When I was a bachur, I, too, had such an experience. During the Intermediary Days of Sukkos, I drove home from shul, in my father’s car, and had trouble finding a parking spot in the residential section of Queens. Finally, someone moved his parked car backwards to allow me to squeeze in between him and the car in front of him. I then approached him and said, “You helped me. Now I want to return the favor.” With this, I invited him to shake the Four Species I was holding. The man got very excited and tears flowed freely down his cheeks as he cried while reciting the berachah he tried to remember from the days he was a child. He thanked me again and again and I knew that he appreciated my sincere concern for his spiritual well-being.

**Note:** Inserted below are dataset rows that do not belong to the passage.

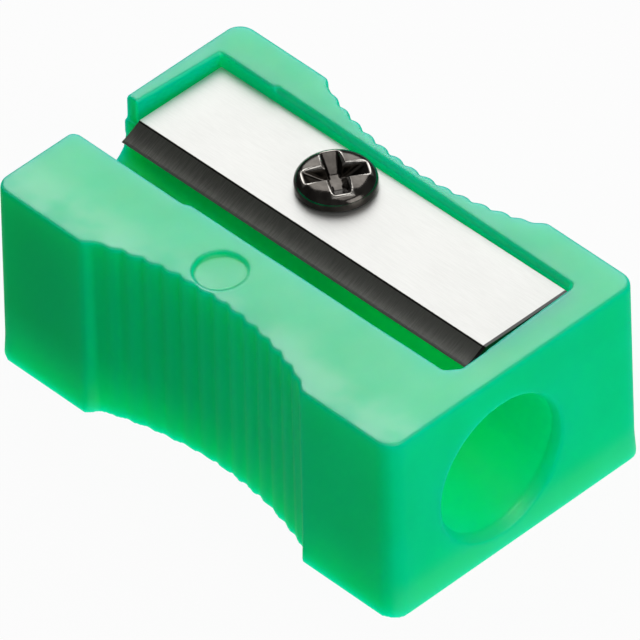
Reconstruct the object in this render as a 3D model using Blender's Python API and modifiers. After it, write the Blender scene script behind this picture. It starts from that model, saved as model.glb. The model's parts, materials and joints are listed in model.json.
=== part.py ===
"""Wedge pencil sharpener: a moulded body, a ground steel blade and the screw that holds it.

Metres, +Z up.  The origin is under the middle of the body, +X points to the end that the
pencil goes in at, and +Y to the side that the blade lies on.
"""
import math

import bmesh
import bpy
from mathutils import Euler, Matrix, Vector

MM = 0.001

# Body
BODY_LENGTH = 25.74 * MM
BODY_WIDTH = 15.74 * MM
BODY_HEIGHT = 10.4 * MM
CORNER_RADIUS = 0.9 * MM
CORNER_STEPS = 6
DRAFT = 0.10 * MM            # how far each wall leans out from the top down to the foot
FOOT_FLARE = 0.08 * MM       # extra lean in the foot
FOOT_HEIGHT = 1.2 * MM

# Finger grip on both sides
WAIST_HALF_WIDTH = 6.23 * MM
WAIST_LEAN = 0.4             # share of the walls' lean that the grip has
WAIST_RADIUS = 18.4 * MM
SHOULDER_START = 6.45 * MM
SHOULDER_END = 7.2 * MM
RIB_PITCH = 1.0 * MM
RIB_OFFSET = 0.15 * MM
RIB_COUNT = 13
RIB_DEPTH_TOP = 0.18 * MM
RIB_DEPTH_FOOT = 0.09 * MM
RIB_BIAS = 0.6               # share of a rib's depth that lies inside the waist line
RIB_FADE = 0.4 * MM          # length over which the ribs run out at a shoulder
RIB_STEPS = 6
SHOULDER_STEPS = 4

# Seat that the blade lies on; its own axes run along the blade and square to it
SEAT_ORIGIN = Vector((-1.954 * MM, 3.334 * MM, 9.21 * MM))
SEAT_PITCH = math.radians(1.07)
SEAT_SKEW = math.radians(-0.36)

# Blade, in the seat's axes
BLADE_TIP_X = -9.78 * MM
BLADE_HOLE_X = 12.78 * MM
BLADE_BACK_Y = 2.14 * MM
BEVEL_START_Y = -3.04 * MM
CUTTING_EDGE_Y = -4.21 * MM
BLADE_THICKNESS = 0.6 * MM
EDGE_THICKNESS = 0.02 * MM
BLADE_HOLE_RADIUS = 1.3 * MM
GAP = 0.03 * MM              # between pieces that rest on each other

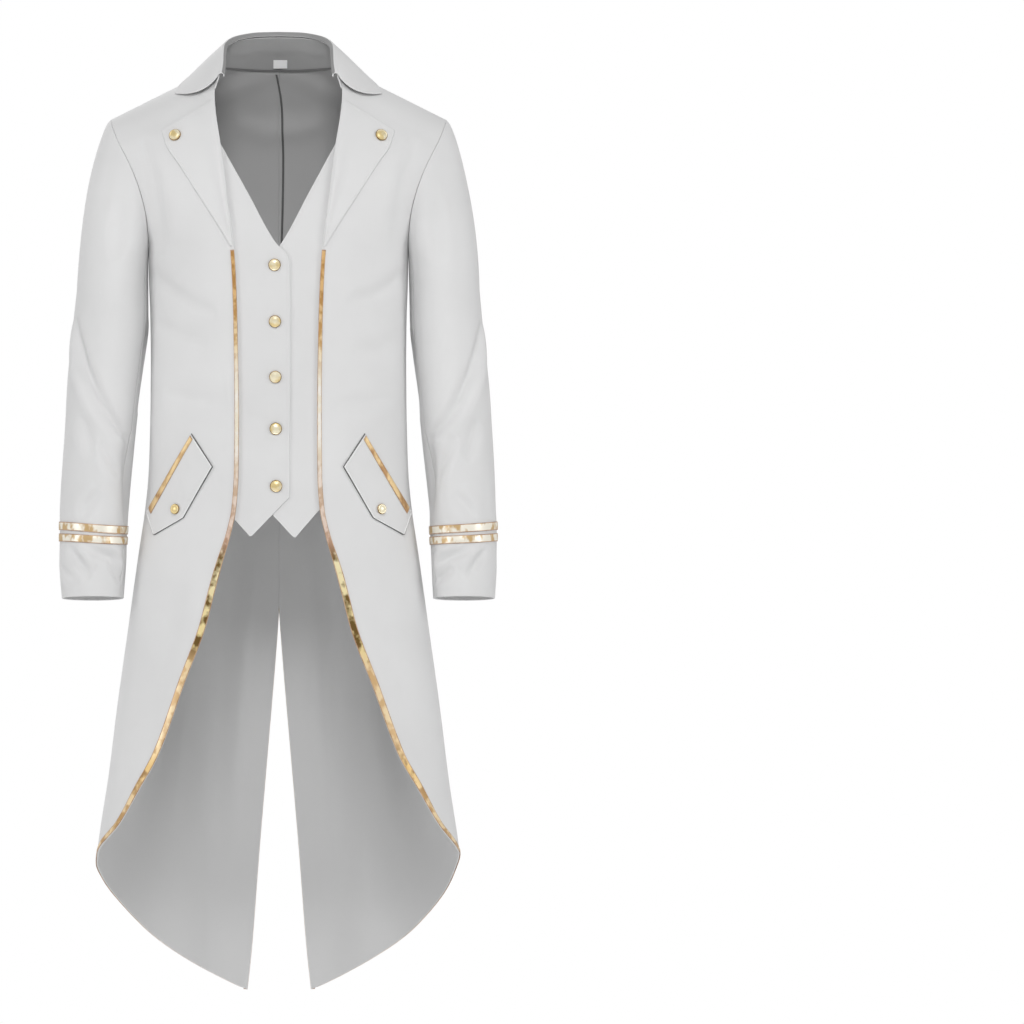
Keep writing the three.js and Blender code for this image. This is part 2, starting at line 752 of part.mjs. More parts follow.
function flapPlace(across, along) {
  const start = [mix(FLAP.top[0], FLAP.inner[0], across), mix(FLAP.top[1], FLAP.inner[1], across)];
  const f = across < 0.4 ? across / 0.4 : (across - 0.4) / 0.6;
  const [a, b] = across < 0.4 ? [FLAP.end, FLAP.tip] : [FLAP.tip, FLAP.low];
  const stop = [mix(a[0], b[0], f), mix(a[1], b[1], f)];
  return [mix(start[0], stop[0], along), mix(start[1], stop[1], along)];
}

const FLAP_LOW = 0.9;
const FLAP_HIGH = FLAP_LOW + CLOTH;
addPair("pocket_flap", ...laid(-1, 6, 11, flapPlace, FLAP_LOW, FLAP_HIGH), "cloth");
const pipingPlace = (across, along) => flapPlace(0.005 + 0.12 * across, along);
addPair("flap_piping", ...laid(-1, 1, 11, pipingPlace, FLAP_HIGH + 0.9, FLAP_HIGH + 0.9 + TRIM), "gold");

// Two gold bands round each cuff.
function cuffBand(name, outerZ, innerZ, half) {
  const layers = [0.6 + TRIM, 0.6].map((out) =>
    sleeve.map((_, column) => {
      const turn = turnOf(column);
      const middle = mix(innerZ, outerZ, (1 + Math.cos(turn)) / 2);
      return [middle - half, middle + half].map((z) => {
        const p = sleevePoint(turn, z);
        const n = point(
          Math.cos(turn) / (readStraight(SLEEVE, "outer", z) - readStraight(SLEEVE, "inner", z)),
          -Math.sin(turn) / (2 * readStraight(SLEEVE, "deep", z)),
          0,
        ).normalize();
        return away(p, n, out);
      });
    }),
  );
  addPair(name, layers[0], layers[1], "gold", true);
}

cuffBand("cuff_band_upper", -566.5, -572.5, 5.4);
cuffBand("cuff_band_lower", -581.5, -586, 5.2);

// The half belt at the back waist, with clipped upper ends.
function tabPlace(across, along) {
  const x = mix(-92, 92, across);
  const end = Math.max(0, Math.abs(x) - 78) / 14;
  return [x, mix(-429, -380.5 - 14 * end, along)];
}
add("back_tab", wall(...laid(1, 12, 2, tabPlace, REST_GAP, REST_GAP + CLOTH), false), "cloth");

// The gold cap over the top of the slit.
const capPlace = (across, along) => [mix(-9.5, 9.5, across), mix(-673, -653, along)];
add("slit_cap", wall(...laid(1, 4, 1, capPlace, 2.0, 2.0 + TRIM), false), "gold");

// Domed metal buttons with a raised rim.
function button(name, seat, diameter) {
  const r = diameter / 2;
  const profile = [
    [0, 0],
    [0.9 * r, 0],
    [r, 0.8],
    [0.93 * r, 2.1],
    [0.74 * r, 2],
    [0, 3],
  ];
  const sides = 12;
  const positions = [0, 0, 0];
  profile.slice(1, -1).forEach(([radius, z]) => {
    for (let k = 0; k < sides; k += 1) {
      const a = (k * 2 * Math.PI) / sides;
      positions.push(radius * Math.cos(a), radius * Math.sin(a), z);
    }
  });
  positions.push(0, 0, profile[profile.length - 1][1]);
  const index = [];
  const loops = profile.length - 2;
  const tip = 1 + loops * sides;
  for (let k = 0; k < sides; k += 1) {
    const m = (k + 1) % sides;
    index.push(0, 1 + m, 1 + k);
    for (let l = 0; l < loops - 1; l += 1) {
      const a = 1 + l * sides;
      const b = a + sides;
      index.push(a + k, a + m, b + m, a + k, b + m, b + k);
    }
    const a = 1 + (loops - 1) * sides;
    index.push(a + k, a + m, tip);
  }
  const geometry = faced(positions, index);
  const turn = new THREE.Quaternion().setFromUnitVectors(point(0, 0, 1), seat.n);
  geometry.applyQuaternion(turn);
  geometry.translate(seat.p.x, seat.p.y, seat.p.z);
  add(name, geometry, "gold");
}

const BUTTON_GAP = 0.6;
const overTop = VEST_TOP + BUTTON_GAP;
[-228, -301.5, -373.5, -440.5, -515].forEach((z, i) => {
  button("vest_button_" + (i + 1), onBody(-1, -4.5 + 0.5 * i, z, overTop), BUTTON);
});
[1, -1].forEach((sign) => {
  const name = sign > 0 ? "left" : "right";
  button("lapel_button_" + name, onBody(-1, sign * 133, -60.5, LAPEL_GAP + CLOTH + BUTTON_GAP), BUTTON);
  button("flap_button_" + name, onBody(-1, sign * 132, -545, FLAP_HIGH + BUTTON_GAP), SMALL_BUTTON);
  button("tab_button_" + name, onBody(1, sign * 77, -404.5, REST_GAP + CLOTH + 2 * BUTTON_GAP), BUTTON);
  [-597, -618, -639].forEach((z, i) => {
    const turn = radians(251);
    const p = sleevePoint(turn, z);
    const n = point(Math.cos(turn) / 1.9, -Math.sin(turn) / 2.2, 0).normalize();
    p.addScaledVector(n, 0.9);
    p.x *= sign;
    n.x *= sign;
    button("cuff_button_" + (i + 1) + "_" + name, { p, n }, CUFF_BUTTON);
  });
});

export default group;
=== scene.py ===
import math

import bpy
import numpy as np
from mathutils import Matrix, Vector


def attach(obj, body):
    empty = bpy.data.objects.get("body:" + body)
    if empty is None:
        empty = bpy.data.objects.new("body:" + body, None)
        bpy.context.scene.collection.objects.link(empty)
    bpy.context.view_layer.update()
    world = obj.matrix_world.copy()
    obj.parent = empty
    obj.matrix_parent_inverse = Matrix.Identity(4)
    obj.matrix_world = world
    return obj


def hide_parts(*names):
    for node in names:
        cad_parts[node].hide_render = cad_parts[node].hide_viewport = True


# A light grey tailcoat with a waistcoat front sewn into it, filled out as worn.
# Every cloth piece is a thin shell on the form of its solid. Lengths are worked
# out in millimetres and written to the meshes in metres.

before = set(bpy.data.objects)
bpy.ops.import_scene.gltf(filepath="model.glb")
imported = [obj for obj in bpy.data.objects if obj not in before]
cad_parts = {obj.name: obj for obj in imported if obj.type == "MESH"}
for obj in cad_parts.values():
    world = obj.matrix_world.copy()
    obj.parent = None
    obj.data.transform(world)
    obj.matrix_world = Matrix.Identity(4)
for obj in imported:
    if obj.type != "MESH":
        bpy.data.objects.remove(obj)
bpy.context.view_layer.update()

MM = 0.001
CLOTH = 1.8
VEST_CLOTH = 1.4
TRIM = 0.8
BUTTON, CUFF_BUTTON, SMALL_BUTTON = 16, 14.5, 13.5
# How far the pieces laid on the cloth stand off it.
REST_GAP = 0.7
LAPEL_GAP = 0.8
# Heights: the underarm, the top of the skirt and of the slit, and the two hems.
UNDERARM = -215
SKIRT_TOP = -600
SLIT_TOP = -669
FRONT_HEM = -991
TAIL_TIP = -1171
SLEEVE_START = -260.0
# Level of the neck at the back, and half the gap of the centre back seam.
BACK_NECK = 27
CENTRE_GAP = 0.15
# Columns round a sleeve, and steps of the fine mesh in each.
COLUMNS = 28
STEPS = 5


def table(columns, rows):
    return columns, np.array(rows, dtype=float)


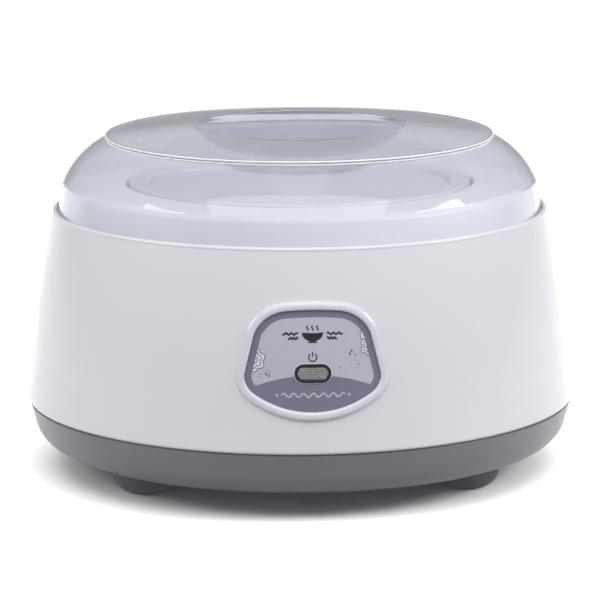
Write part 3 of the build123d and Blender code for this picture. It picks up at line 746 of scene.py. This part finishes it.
def add_softbox(name, azimuth, elevation, away, width, height, power, receiver=None):
    """Area light on a sphere round the object, aimed at its middle, for everything or one receiver."""
    aim = Vector((0, 0, (CAD_LOW.z + CAD_HIGH.z) / 2))
    a, e = math.radians(azimuth), math.radians(elevation)
    way = Vector((math.sin(a) * math.cos(e), -math.cos(a) * math.cos(e), math.sin(e)))
    light = bpy.data.lights.new(name, "AREA")
    light.shape = "RECTANGLE"
    light.size = width
    light.size_y = height
    light.energy = power
    lamp = bpy.data.objects.new(name, light)
    lamp.location = aim + way * away
    lamp.rotation_euler = (-way).to_track_quat("-Z", "Y").to_euler()
    SCENE.collection.objects.link(lamp)
    if receiver:
        lit = bpy.data.collections.new(name + "_receiver")
        lit.objects.link(receiver)
        lamp.light_linking.receiver_collection = lit


def make_lights():
    """Softboxes at both sides and in front, a small one overhead, a wide one for the floor alone."""
    add_softbox("light_left", -72, 28, 0.95, 0.45, 0.28, 2.4)
    add_softbox("light_right", 70, 28, 0.9, 0.45, 0.28, 3.4)
    add_softbox("light_front", -4, 50, 0.7, 0.9, 0.45, 2.8)
    add_softbox("light_top", 2, 90, 1.1, 0.26, 0.8, 0.45)
    add_softbox("light_floor", 180, 72, 2.4, 4.4, 4.4, 120, bpy.data.objects["studio_floor"])


def make_camera():
    """Camera a little left of the front, looking slightly down."""
    data = bpy.data.cameras.new("camera")
    data.lens = CAMERA_LENS
    data.sensor_width = 36
    data.clip_start = 0.05
    data.clip_end = 30
    camera = bpy.data.objects.new("camera", data)
    a = math.radians(CAMERA_AZIMUTH)
    camera.location = (math.sin(a) * CAMERA_AWAY, -math.cos(a) * CAMERA_AWAY, CAMERA_HEIGHT)
    aim = Vector((0, 0, AIM_HEIGHT)) - camera.location
    camera.rotation_euler = aim.to_track_quat("-Z", "Y").to_euler()
    camera.rotation_euler.rotate_axis("Z", math.radians(CAMERA_ROLL))
    SCENE.collection.objects.link(camera)
    SCENE.camera = camera


dress_cad_nodes()
WALL = Surface("outer_housing")
RING_EDGE = smoothed(Surface("panel_bezel").outline(PANEL_MIDDLE_Z, 40 * MM, 260), 3)
make_panel_print()
make_bezel()
make_housing_shell()
make_lens_prisms()
make_cover_beads()
# the cover casts no shadow; its shade on the container lid is painted into that lid's grey
NODES["outer_cover"].visible_shadow = False
make_floor()
make_world()
make_lights()
make_camera()
SCENE.view_settings.view_transform = "Standard"
SCENE.view_settings.look = "None"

This is something we all have to remember, whether one is involved in kiruv (outreach) on a regular basis or whether he just happens to find himself in a situation of “being responsible for his fellow Jew.” His reprimand and reproof must come only from love for the other one, just as a parents’ rebuke and scolding comes from affection and concern.
This is what our Patriarch Ya’akov did. Before rebuking the shepherds, he built up a friendly relationship with them, calling them his brothers and asking about where they live and whom they know. Only then did he scold them for what he thought was a waste of time.
But it must be sincere. One cannot call his friend, “My brother,” just because he realizes that this is “the method which works.” The other one will quickly sense in his heart that it’s just baloney and it won’t succeed at all. He has to really be concerned for the other fellow and sincerely want to help him for his sake, not for his own.
So before one attempts to be mekarev anyone, he should first work on himself to arouse sincerity and ahavas Yisroel (love for Jews), and only then should he approach his brother and try to save him from spiritual loss. Then, with Hashem’s help, he will be successful in bringing Jews closer to our Father in Heaven.